Редколлегия альманаха «Женщины и Россия» вскоре раскололась по идейным причинам: я и некоторые мои сотрудницы считали, что издание должно иметь светский характер, другие настаивали на православной идеологии. Так или иначе, но из страны выслали представительниц разных «лагерей». Репрессии КГБ и успех альманаха на Западе во многом определили судьбы членов редколлегии.
Можно сказать, я родилась феминисткой. Это я так горько смеюсь. Отец был юристом — и алкоголиком, он превратил моё детство в суровое испытание. На самом деле он всё умел делать, в том числе исполнять и т. н. женские обязанности, и в другом обществе он бы стал иным человеком. Он мог сам стирать и гладить, хвалить меня за ум, но тривиально следовал законам патриархатного общества во всём другом. Мама была бухгалтером — и модельером: она обожала математику (мои стихи иногда называют «высшей математикой») и красивую одежду, которую сама же и сочиняла. Она очень любила меня в раннем детстве и принимала патриархат как нечто неизбежное — увы, это убеждение многих российских женщин. Но, когда родился брат, по настоянию отца меня отдали в интернат, и это стало моей первой психологической травмой.
Меня тянуло к спорту, и я много им занималась: велосипед летом и коньки зимой, даже стала чемпионом школы по скоростному катанию — а родители гнали меня на кухню и усаживали за швейную машинку. Это вызывало яростный протест. Между прочим, брат всегда тянулся к кулинарии и шитью, но от таких «немужских» занятий его всячески оберегали. Запихивание ребёнка в прокрустово ложе патриархатной культуры калечит ведь и девочек, и мальчиков.
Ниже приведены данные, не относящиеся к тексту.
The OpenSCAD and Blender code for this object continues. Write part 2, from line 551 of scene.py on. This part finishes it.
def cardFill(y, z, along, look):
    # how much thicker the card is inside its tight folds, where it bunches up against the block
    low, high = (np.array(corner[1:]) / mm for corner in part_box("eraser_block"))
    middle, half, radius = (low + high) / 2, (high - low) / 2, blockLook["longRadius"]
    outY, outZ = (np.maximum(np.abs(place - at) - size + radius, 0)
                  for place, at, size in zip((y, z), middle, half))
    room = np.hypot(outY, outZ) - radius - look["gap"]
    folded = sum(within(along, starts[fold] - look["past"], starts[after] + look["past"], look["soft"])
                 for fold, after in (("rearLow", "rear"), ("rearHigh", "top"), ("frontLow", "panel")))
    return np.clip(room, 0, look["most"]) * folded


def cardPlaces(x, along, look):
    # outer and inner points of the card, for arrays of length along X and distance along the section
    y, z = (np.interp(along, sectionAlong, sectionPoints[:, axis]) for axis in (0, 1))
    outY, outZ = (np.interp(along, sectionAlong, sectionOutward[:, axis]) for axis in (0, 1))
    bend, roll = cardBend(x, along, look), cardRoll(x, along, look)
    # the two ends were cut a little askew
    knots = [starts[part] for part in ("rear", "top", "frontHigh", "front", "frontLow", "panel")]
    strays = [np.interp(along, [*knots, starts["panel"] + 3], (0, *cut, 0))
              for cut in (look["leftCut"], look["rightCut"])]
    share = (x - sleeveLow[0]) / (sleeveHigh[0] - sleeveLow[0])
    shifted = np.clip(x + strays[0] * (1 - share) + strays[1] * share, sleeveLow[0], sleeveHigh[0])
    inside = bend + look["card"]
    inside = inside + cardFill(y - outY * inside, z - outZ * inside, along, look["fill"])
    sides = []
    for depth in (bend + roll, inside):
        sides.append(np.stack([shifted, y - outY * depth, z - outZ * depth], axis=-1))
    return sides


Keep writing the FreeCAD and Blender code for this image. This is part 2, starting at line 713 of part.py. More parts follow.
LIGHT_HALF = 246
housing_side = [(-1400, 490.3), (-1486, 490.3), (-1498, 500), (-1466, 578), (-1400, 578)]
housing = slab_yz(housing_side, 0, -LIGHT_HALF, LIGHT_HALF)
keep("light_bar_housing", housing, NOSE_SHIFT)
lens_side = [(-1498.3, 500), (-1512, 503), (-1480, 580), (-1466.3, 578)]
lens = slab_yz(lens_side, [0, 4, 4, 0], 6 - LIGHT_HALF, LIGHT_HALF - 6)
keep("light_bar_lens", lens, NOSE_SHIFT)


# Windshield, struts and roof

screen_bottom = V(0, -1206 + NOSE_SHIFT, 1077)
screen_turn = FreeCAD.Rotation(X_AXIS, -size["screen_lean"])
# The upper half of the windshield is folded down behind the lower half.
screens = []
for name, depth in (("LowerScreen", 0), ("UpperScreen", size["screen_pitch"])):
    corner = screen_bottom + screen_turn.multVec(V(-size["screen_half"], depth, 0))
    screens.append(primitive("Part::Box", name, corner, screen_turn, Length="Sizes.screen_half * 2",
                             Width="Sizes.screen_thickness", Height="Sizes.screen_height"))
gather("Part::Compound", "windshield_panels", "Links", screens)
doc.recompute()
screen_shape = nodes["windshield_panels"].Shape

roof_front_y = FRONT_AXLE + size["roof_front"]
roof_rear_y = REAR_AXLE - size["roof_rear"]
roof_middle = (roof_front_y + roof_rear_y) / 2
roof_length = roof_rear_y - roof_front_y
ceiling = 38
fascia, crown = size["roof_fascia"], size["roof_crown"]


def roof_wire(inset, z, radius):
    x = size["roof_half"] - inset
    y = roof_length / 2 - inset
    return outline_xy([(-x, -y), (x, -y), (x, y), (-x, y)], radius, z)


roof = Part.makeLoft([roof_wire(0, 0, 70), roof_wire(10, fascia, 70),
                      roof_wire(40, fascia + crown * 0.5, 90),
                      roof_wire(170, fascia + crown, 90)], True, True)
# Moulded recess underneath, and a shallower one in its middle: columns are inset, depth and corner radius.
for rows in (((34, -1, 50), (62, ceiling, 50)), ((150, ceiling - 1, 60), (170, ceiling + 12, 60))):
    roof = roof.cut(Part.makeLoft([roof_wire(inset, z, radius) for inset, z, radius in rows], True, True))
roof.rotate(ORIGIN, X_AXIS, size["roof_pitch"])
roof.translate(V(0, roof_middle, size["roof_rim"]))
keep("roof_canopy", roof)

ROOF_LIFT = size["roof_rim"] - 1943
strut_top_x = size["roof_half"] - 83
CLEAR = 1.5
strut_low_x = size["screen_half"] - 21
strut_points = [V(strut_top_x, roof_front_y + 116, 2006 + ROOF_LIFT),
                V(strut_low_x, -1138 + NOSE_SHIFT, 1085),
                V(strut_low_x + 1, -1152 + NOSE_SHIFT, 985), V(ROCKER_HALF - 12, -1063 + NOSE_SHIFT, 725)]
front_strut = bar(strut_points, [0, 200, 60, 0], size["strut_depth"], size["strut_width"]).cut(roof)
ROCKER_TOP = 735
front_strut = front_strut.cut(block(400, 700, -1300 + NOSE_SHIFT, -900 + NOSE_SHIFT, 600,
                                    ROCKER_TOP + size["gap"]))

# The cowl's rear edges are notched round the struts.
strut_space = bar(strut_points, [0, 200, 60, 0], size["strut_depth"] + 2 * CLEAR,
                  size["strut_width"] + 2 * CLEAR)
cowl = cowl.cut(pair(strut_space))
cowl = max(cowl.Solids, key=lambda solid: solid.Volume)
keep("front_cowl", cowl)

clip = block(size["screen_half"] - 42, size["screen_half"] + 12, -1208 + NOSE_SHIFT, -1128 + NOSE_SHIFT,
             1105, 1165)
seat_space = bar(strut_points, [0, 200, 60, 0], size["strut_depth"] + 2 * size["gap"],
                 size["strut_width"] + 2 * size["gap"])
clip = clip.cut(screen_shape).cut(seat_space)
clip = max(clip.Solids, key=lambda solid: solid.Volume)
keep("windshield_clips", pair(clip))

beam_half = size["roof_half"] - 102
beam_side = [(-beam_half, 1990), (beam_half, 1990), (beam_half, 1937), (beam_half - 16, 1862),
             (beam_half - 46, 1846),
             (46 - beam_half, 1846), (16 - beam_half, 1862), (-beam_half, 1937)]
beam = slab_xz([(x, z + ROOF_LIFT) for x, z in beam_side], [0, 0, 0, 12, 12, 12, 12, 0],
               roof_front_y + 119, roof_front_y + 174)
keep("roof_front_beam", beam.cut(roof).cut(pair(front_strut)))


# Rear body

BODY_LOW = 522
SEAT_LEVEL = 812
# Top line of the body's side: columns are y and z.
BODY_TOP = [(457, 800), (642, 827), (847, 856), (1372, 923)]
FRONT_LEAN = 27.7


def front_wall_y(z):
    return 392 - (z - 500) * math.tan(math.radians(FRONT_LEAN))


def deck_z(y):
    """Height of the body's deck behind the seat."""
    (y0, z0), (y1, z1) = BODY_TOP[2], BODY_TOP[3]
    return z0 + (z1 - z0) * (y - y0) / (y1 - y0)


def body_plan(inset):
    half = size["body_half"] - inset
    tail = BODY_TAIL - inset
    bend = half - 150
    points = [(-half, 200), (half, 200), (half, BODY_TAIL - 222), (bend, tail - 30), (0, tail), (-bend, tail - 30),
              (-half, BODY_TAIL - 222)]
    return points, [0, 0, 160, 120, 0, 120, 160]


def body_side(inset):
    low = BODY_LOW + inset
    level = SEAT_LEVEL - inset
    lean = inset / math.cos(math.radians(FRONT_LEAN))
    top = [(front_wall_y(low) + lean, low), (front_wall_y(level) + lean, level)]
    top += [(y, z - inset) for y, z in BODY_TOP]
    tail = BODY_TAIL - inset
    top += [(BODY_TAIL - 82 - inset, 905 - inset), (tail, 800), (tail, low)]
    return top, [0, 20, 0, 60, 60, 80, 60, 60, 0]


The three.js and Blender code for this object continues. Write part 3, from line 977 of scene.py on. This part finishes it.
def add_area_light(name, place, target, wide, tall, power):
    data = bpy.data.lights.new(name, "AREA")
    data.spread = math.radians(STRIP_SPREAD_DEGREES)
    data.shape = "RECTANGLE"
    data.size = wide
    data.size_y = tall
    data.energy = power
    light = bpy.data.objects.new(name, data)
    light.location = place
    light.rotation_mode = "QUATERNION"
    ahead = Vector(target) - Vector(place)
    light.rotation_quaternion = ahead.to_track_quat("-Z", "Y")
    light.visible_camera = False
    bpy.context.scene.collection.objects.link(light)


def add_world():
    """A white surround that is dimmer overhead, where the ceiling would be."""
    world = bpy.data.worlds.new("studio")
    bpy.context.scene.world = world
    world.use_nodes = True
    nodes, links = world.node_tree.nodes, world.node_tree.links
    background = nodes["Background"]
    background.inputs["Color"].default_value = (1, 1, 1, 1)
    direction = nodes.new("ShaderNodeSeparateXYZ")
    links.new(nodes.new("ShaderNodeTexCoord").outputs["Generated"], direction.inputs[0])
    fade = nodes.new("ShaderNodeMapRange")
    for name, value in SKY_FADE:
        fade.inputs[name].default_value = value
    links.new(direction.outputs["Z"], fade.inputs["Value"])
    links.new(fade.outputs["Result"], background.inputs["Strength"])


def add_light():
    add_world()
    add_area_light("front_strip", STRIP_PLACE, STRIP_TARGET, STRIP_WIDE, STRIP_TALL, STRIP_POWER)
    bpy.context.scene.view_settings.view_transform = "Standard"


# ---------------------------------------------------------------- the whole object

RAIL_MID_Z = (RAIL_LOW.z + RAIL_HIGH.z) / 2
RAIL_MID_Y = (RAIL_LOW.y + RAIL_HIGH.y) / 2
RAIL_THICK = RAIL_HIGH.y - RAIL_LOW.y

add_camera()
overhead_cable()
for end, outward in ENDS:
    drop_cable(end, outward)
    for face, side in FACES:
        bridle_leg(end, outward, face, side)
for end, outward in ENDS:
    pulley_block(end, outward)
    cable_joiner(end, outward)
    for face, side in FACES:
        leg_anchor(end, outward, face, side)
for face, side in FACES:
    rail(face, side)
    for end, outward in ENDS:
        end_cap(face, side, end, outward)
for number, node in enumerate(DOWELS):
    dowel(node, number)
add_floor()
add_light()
Родители развелись, когда мне было пятнадцать, и я поддержала это мамино решение. Уже в Нью-Йорке вместо отчества я взяла «мамчество», матриним: Татьяна Валентина, или Татьяна Валентиновна (Валентиной звали мою маму). Свои обиды на родителей я изжила, решив взять от них лучшее — любовь к поэзии (отец писал стихи) и мамину артистичность: мои костюмы часто привлекают внимание даже на Бродвее. Но замуж выходить я никогда не хотела: насмотрелась на их отношения, прочувствовала на себе боль детей, вырастающих в таких семьях.